• The derivatives market could be a way for risk takers to earn profits
  • Stockhead reached out to Eightcap’s Regional Sales Head for APAC, Zoran Kresovic
  • Kresovic shares his insights on three potential derivative plays 


The stock market is one of the best ways to grow your wealth over the long term, but those willing to seek profits from daily fluctuations may find that there are alternatives.

Trading in derivatives for example, is one way for risk tolerant traders to potentially earn short term gains.

By definition, derivatives allow you to take exposure in a security you don’t actually own by using the power of leverage or margin.

This means you don’t need to cough up the full cash amount for a trade, but trader beware, because leverage is a double edged sword that could deliver both magnified profits as well as losses.

There are several derivative trading platforms out there including Eightcap, a Melbourne based global broker specialising in CFDs, forex, cryptos, indices, shares and commodities.

Zoran Kresovic, Eightcap’s Regional Sales Head for APAC, is seeing a lot of opportunities right now for derivatives traders in this current environment.

And while he can see all the trade flows on the Eightcap platform, he has refrained from providing direct buy or sell tips.

Below are some of the flows and trends that he’s seeing on the Eightcap platform right now.


Long US dollar

“At the moment, we’re seeing a lot of flows going into the US dollar,” Kresovic told Stockhead.

“Most recently we’ve had US dollar come off a little bit because the market thought that inflation was softening up.

“But as we saw, that wasn’t the case and the story is actually changing right now, and so we’re seeing a lot more strength come into the US dollar.

“This means that all the major currency pairs against the US dollar are softening up, including British pound, Aussie Dollar, Canadian Dollar New Zealand dollar.

“So right now, the flows we’re seeing suggest going US dollar long and everything else short.

“And I think the market is a lot more prone to news at this point in time. And the news that’s been coming out over the last couple of weeks indicate that we might see more than three interest rate rises in the US.

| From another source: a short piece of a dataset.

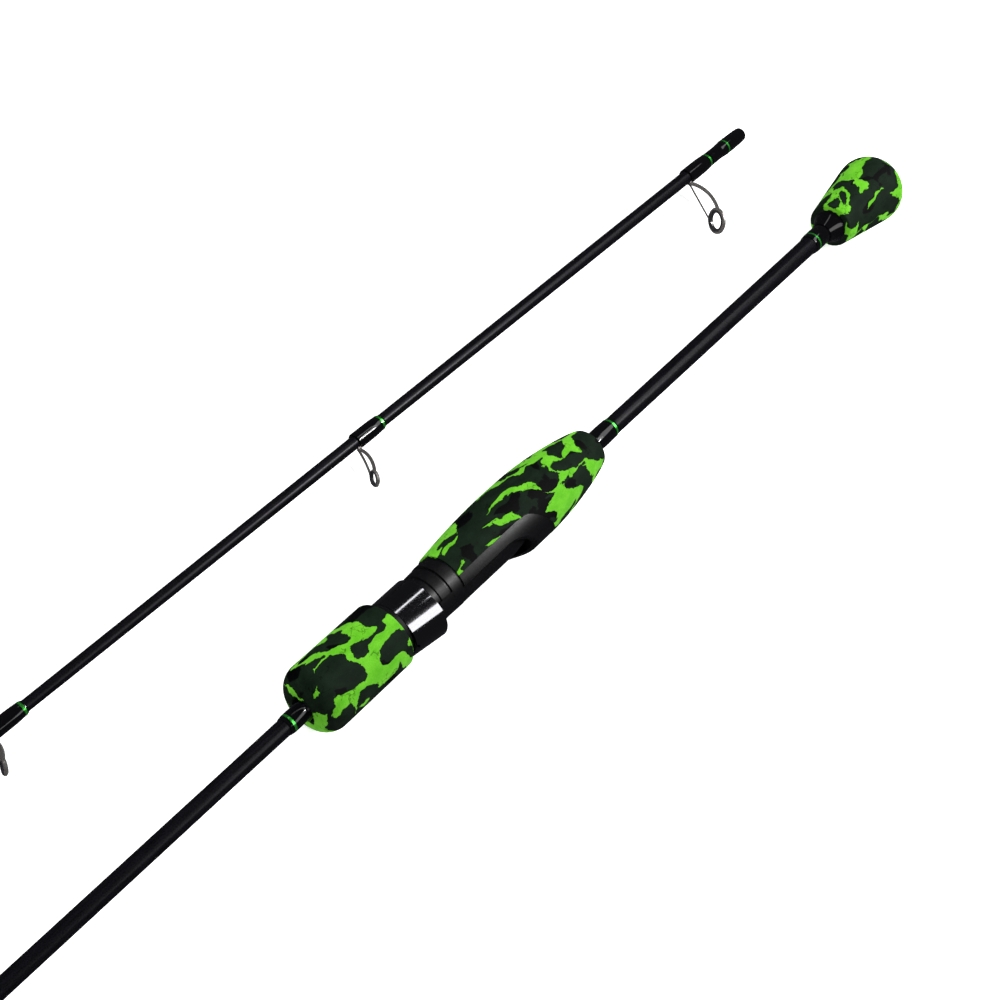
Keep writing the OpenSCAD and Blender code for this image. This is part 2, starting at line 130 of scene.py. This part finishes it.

“The Aussie dollar has also weakened lately against the USD, and on the technical charts, we’re seeing a clear downtrend in play there.

“At this point in time, US68c would be the key support level on the chart. However, if Aussie doesn’t hold there, we might actually see it drop at least the 65 level mark.”

The AUD is trading at US67.22 at the time of writing.


Short gold

Commodity trading involves the buying and selling of raw materials on a number of exchanges, and is usually traded as a futures contract.

“We’ve seen gold prices start to come off as well since the February highs of around US$1,950 an ounce,” said Kresovic.

“It looks like the next level of support for consolidation should be around US$US1,800, and that’s actually our critical support level on the charts.

“In normal circumstances and in a normal playbook, gold is a hedge against the risk of inflation.

“But what we’re seeing at the moment is gold being deflationary.

“What we’re seeing is flows are going out of gold and the rest of the commodities, and moving into buying the US dollar.”

Gold spot is trading at US$1,812 qn ounce at the time of writing.


Upside for oil

The West Texas Intermediate Crude Oil (WTI) is one of the two global benchmark prices (the other is Brent).

The WTI oil is known for its lower concentration levels of sulphur and is produced and refined in North America.

The WTI futures contracts are traded on the New York Mercantile Exchange (NYME).

“What we’re seeing in oil is a consolidation around the US$75 a barrel mark, and the market has been trading sideways around that level,” Kresovic told Stokchead.

“We’ve seen enormous oil price movement going all the way up to US$125, but that has come off parity (US$100) and is consolidating around US$75.

“This is probably the level where it’s going to hold for at least a little bit longer until we get more signals from Fed Reserve in the US.

“Once the Fed provides a little bit more direction in terms of inflation, then oil will probably move in one direction or another.”

“But the way things are unfolding right now, we could see oil go between US$80 to US$85, but that’s probably a bit of an upside to where it is at the moment.

“There is a bit of resistance around the US$85 mark, and if it consolidates there, then I guess a lot will depend on the interest rates and everything that comes out of the US.

“But overall, we’re probably seeing a little bit more upside than downside right now in oil.”


The views, information, or opinions expressed in the interview in this article are solely those of the interviewee and do not represent the views of Stockhead.

Stockhead has not provided, endorsed or otherwise assumed responsibility for any financial product advice contained in this article.